Nature Human Behaviour, January 2019, Pages 74–81

Abstract:

Debate over the impact of team composition on the outcome of a contest has attracted sports enthusiasts and sports scientists for years. A commonly held belief regarding team success is the superstar effect; that is, including more talent improves the performance of a team. However, studies of team sports have suggested that previous relations and shared experiences among team members improve the mutual understanding of individual habits, techniques and abilities and therefore enhance team coordination and strategy. We explored the impact of within-team relationships on the outcome of competition between sports teams. Relations among teammates consist of two aspects: qualitative and quantitative. While quantitative aspects measure the number of times two teammates collaborated, qualitative aspects focus on ‘prior shared success’; that is, whether teamwork succeeded or failed. We examined the association between qualitative team interactions and the probability of winning using historical records from professional sports — basketball in the National Basketball Association, football in the English Premier League, cricket in the Indian Premier League and baseball in Major League Baseball — and the multiplayer online battle game Defense of the Ancients 2. Our results show that prior shared success between team members significantly improves the odds of the team winning in all sports beyond the talents of individuals.


Job Security and Risk‐Taking: Theory and Evidence From Professional Football
Peter Slade & Tor Tolhurst
Southern Economic Journal, January 2019, Pages 899-918

Abstract:

This article investigates how job security impacts risky decision making. In a theoretical model, we show how risk‐taking can be affected by job security. Agents with moderate job security become more risk averse as their job security increases. Conversely, agents with very high (or low) job security act in a more risk neutral manner. We test these predictions using data on head coaching decisions from the National Football League, finding that job security has a negative and statistically significant effect on risk‐taking.
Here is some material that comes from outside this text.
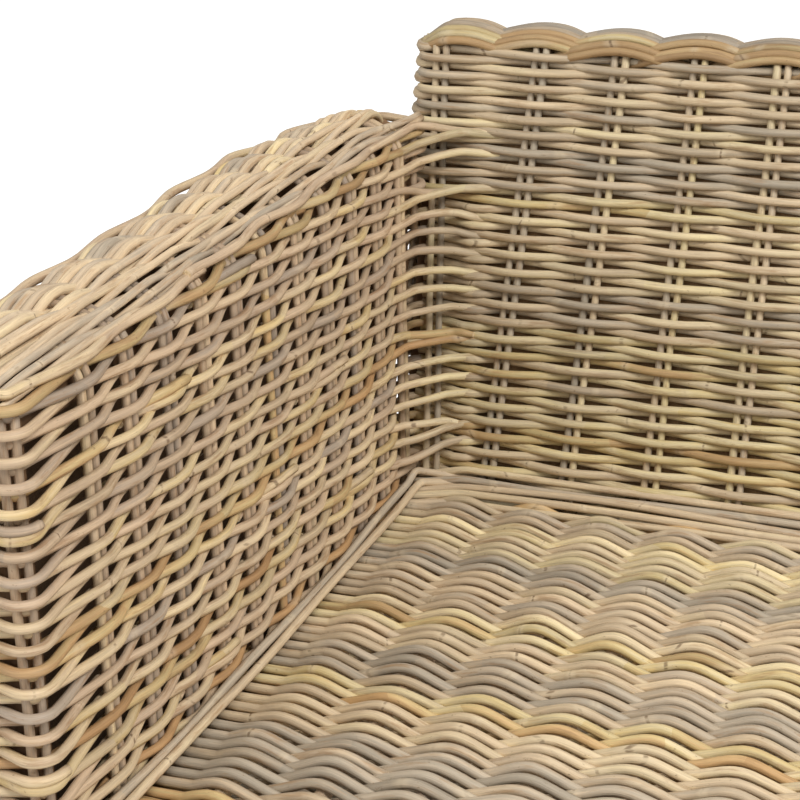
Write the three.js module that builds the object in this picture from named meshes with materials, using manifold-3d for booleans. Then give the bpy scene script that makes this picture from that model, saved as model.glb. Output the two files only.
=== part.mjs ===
// Rattan garden sofa: a timber frame covered with woven rattan panels.
// Millimetres. +Z is up, -Y is the front, and the origin is the bottom centre of the whole sofa.
import * as THREE from "three";
import { mergeVertices } from "three/addons/utils/BufferGeometryUtils.js";
import Module from "manifold-3d";

// Driving dimensions
const seatWidth = 1360; // between the two arms
const seatDepth = 665; // from the front to the face of the back, at the seat
const seatHeight = 310; // top of the woven deck
const armWidth = 120;
const armHeight = 660; // crown of the arm
const armCrown = 20; // rise of the arch over an arm
const armShoulder = 12; // upright edge of the arm's top, under the arch
const backHeight = 715;
const backThickness = 65; // front to rear, measured level
const backRake = 104; // how far the back leans from the seat to its top
const backOverhang = 35; // how far the back reaches over each arm
const footHeight = 50;

// Weave
const weave = 18; // stakes with a rod on each side
const deckWeave = 14; // top layer of the seat, over the ribs
const deckHump = 8; // height of the seat's ridges over its valleys
const deckCrest = 12; // level width on top of a ridge
const stakePitch = 75;
const stakeCrest = 16; // level width of a panel's ridge over a pair of stakes
const stakeHump = 6; // height of those ridges over the valleys between them
const armStakePitch = 57;
const armStakeStart = 100; // from the front to the first pair of stakes in the side of an arm
const ribPitch = 69;
const capHeight = 20; // woven border on top of the back
const capWave = 3; // how far the border rises and falls
const capRound = 12; // rounding of the border's front and rear edges
const trimWidth = 13; // two rods side by side, in the seam round the seat
const trimHeight = 6;

// Timber
const board = 18; // end boards of the arms
const railWidth = 40;
const railHeight = 40;
const sideRailWidth = 30;
const edgeRail = 25; // square rails under the arm's edges
const plankHeight = 25; // base planks of the arms
const midRailWidth = 30;
const deckLedge = 20; // how far the rear plank reaches under the deck
const ribWidth = 12;
const ribHeight = 12;
const batten = 15;
const postWidth = 30;
const topRailHeight = 30;
const centrePostWidth = 40;

// Joints
const clearance = 0.3;
const tenonLength = 10;
const tenonWidth = 12;
const tenonHeight = 20;
const postTenonWidth = 15;
const postTenonDepth = 9;
const plankTenonHeight = 11;
const plankTenonWidth = 40;
const edgeTenon = 12;

// Feet
const footTop = 25; // radii
const footBase = 19;
const footWaist = 22;
const footRing = 6; // height of the turned ring at the top of a foot
const spigotRadius = 8;
const spigotLength = 15;
const glideHeight = 4;
const glideRadius = 16;
const pinRadius = 2.5;
const pinLength = 12;
const footInset = 45; // from an end board to the centre of a foot

// Places worked out from the sizes above
const xInner = seatWidth / 2;
const xOuter = xInner + armWidth;
const xBack = xInner + backOverhang;
const yFront = -(seatDepth + backThickness + backRake) / 2;
const yFace = yFront + seatDepth;
const yRear = yFace + backThickness;
const rakeSlope = backRake / (backHeight - seatHeight);
const levelWeave = weave * Math.hypot(1, rakeSlope); // the raked weave, measured level
const xCoreInner = xInner + weave;
const xCoreOuter = xOuter - weave;
const yCoreFront = yFront + weave;
const yCoreRear = yRear - weave;
const zDeckUnder = seatHeight - deckWeave;
const zRailTop = zDeckUnder - ribHeight;
const zRailUnder = zRailTop - railHeight;
const zSpring = armHeight - armCrown;
const zArmSide = zSpring - armShoulder;
const innerCrown = armHeight - weave - zArmSide;
const zLowerRailTop = footHeight + railHeight;
const zCap = backHeight - capHeight;
const zTopRail = zCap - topRailHeight;
const ribCount = 2 * Math.floor((xInner - ribPitch / 2) / ribPitch) + 1;
const arcSteps = 12;
const turnSteps = 24;
const waveSteps = 6; // stations of the border for each stake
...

The Role of Work Schedules and the Macroeconomy on Labor Effort
Garrett Senney & Lucia Dunn
Labour Economics, forthcoming

Abstract:

We investigate determinants of work effort using novel data from compressed air powered machinery in a large automotive plant. Work effort decreases monotonically across shifts, as industry-standard shift differentials do not fully compensate for the disutility of irregular shift times. Workers reduce their effective labor supply by exerting less effort rather than resorting to separation/renegotiation. Additionally, workers are found to respond to declining macroeconomic conditions by increasing work effort, presumably to avoid plant closure/layoff. Further support for this is seen by examining shift interactions with economic conditions which show the strongest effort effects for third, then second shift workers, in line with layoff risks.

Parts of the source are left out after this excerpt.